D french-speaking community

monarch_dodra monarchdodra at gmail.com
Sat Nov 9 01:56:52 PST 2013


On Saturday, 9 November 2013 at 08:32:24 UTC, Jonathan M Davis 
wrote:
> On Friday, November 08, 2013 23:51:16 Andrei Alexandrescu wrote:
>> On 11/8/13 11:43 PM, Raphaël Jakse wrote:
>> > I had a really hard time translating "slice". I opted for 
>> > "tranche".
>> 
>> morceau?
>
> I suppose that that would work, but I believe that tranche 
> would be the more
> direct translation (certainly, it's what's used when talking 
> about slices of
> bread). However, I don't know if there's another word that 
> happens to have
> more accurate connotations in this case.
>
> - Jonathan M Davis

French myself too, but I consider myself part of the English 
community.

My personal feeling is that when it comes to translating 
technical jargon, it is sometimes best to just keep the original 
word, explain/learn what it means, and stick with that.

This is because the "words" are already loaded with more meaning 
than what basic English gives them, for example, 
"range"/"interval". Or "aggregate" or what not. All words with 
very specific meanings in the context of a specific *programming* 
language, that transcends the English language itself.

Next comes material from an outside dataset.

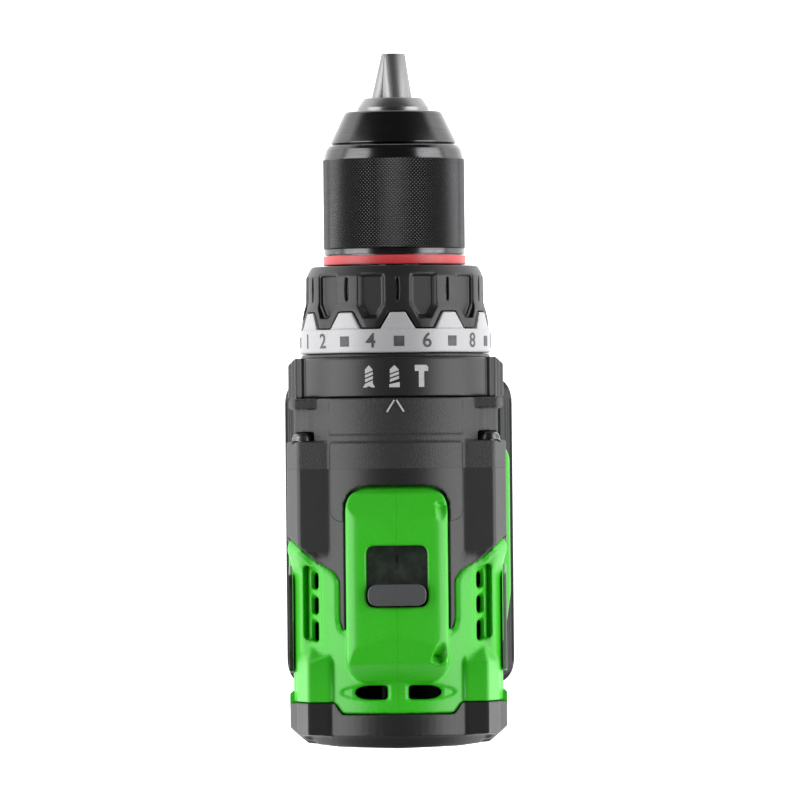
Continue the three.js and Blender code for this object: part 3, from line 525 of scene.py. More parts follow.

If you "translate" those words, you are actually creating new 
words, which will require people to associate a new meaning to 
said word, when the original English word was perfectly fine for 
it.

The japanese seemed good at doing these kind of things when I was 
there, talking about things like "regista", or whatnot.

On the contrary, the French seem to like *everything* to get 
translated, to the point where the French themselves get confused 
by the double standard. For example, for "stack"/"heap", the 
French have "tas"/"pile". I'm French myself, and I can never 
remember which is which! Why couldn't they just keep 
"stack"/"heap"?

That's what I feel like anyways. Explaining things in your local 
language is fine, but if technical words get translated, 
oftentimes, you lose more from the loss of the context specific 
definition, then the gain from replacing it with a word in your 
own language, but with no added definition.